> **Brief**:
Output every line below without omitting or altering anything.

> **Material for the task**:
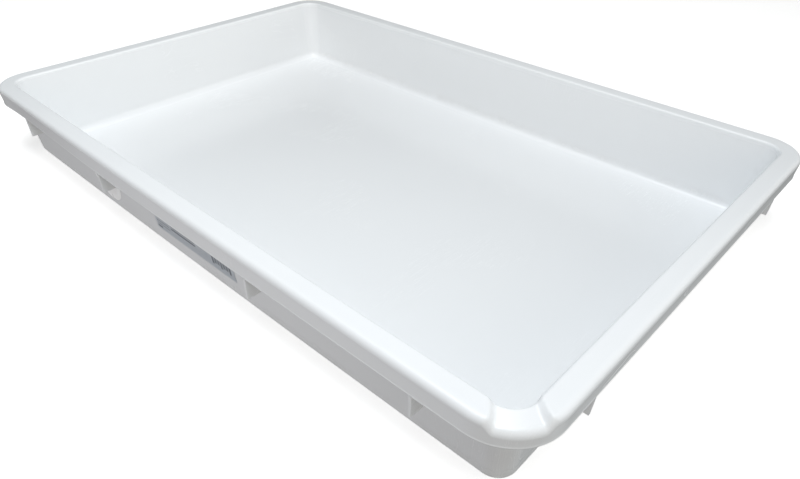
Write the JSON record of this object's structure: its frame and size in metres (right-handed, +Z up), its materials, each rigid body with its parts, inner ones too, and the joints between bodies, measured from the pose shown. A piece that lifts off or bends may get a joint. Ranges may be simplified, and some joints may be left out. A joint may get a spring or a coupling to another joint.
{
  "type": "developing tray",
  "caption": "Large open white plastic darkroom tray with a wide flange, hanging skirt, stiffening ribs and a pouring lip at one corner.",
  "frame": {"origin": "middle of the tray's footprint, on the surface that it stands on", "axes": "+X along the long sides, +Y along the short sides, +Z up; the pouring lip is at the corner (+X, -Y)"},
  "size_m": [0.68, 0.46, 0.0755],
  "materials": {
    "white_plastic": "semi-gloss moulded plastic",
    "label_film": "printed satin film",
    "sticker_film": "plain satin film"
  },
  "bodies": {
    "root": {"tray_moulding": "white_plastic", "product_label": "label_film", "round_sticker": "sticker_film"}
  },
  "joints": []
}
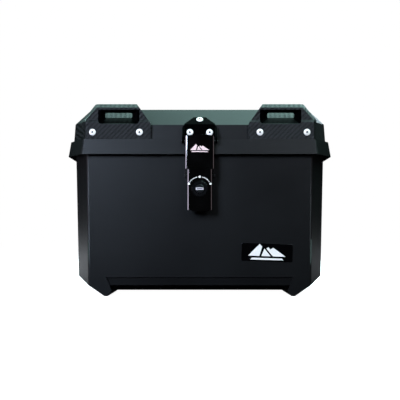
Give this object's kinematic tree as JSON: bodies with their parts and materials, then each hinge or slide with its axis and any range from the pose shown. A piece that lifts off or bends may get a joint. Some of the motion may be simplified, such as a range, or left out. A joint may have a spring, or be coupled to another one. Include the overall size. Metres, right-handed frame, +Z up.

> **The answer**:
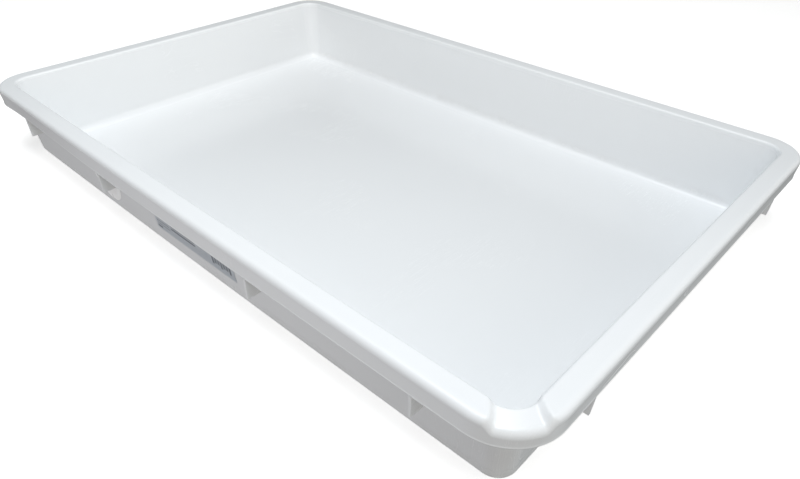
Write the JSON record of this object's structure: its frame and size in metres (right-handed, +Z up), its materials, each rigid body with its parts, inner ones too, and the joints between bodies, measured from the pose shown. A piece that lifts off or bends may get a joint. Ranges may be simplified, and some joints may be left out. A joint may get a spring or a coupling to another joint.
{
  "type": "developing tray",
  "caption": "Large open white plastic darkroom tray with a wide flange, hanging skirt, stiffening ribs and a pouring lip at one corner.",
  "frame": {"origin": "middle of the tray's footprint, on the surface that it stands on", "axes": "+X along the long sides, +Y along the short sides, +Z up; the pouring lip is at the corner (+X, -Y)"},
  "size_m": [0.68, 0.46, 0.0755],
  "materials": {
    "white_plastic": "semi-gloss moulded plastic",
    "label_film": "printed satin film",
    "sticker_film": "plain satin film"
  },
  "bodies": {
    "root": {"tray_moulding": "white_plastic", "product_label": "label_film", "round_sticker": "sticker_film"}
  },
  "joints": []
}
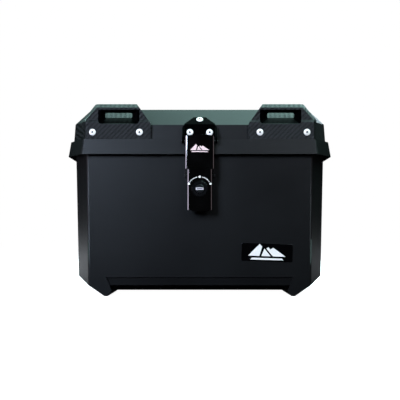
Give this object's kinematic tree as JSON: bodies with their parts and materials, then each hinge or slide with its axis and any range from the pose shown. A piece that lifts off or bends may get a joint. Some of the motion may be simplified, such as a range, or left out. A joint may have a spring, or be coupled to another one. Include the overall size. Metres, right-handed frame, +Z up.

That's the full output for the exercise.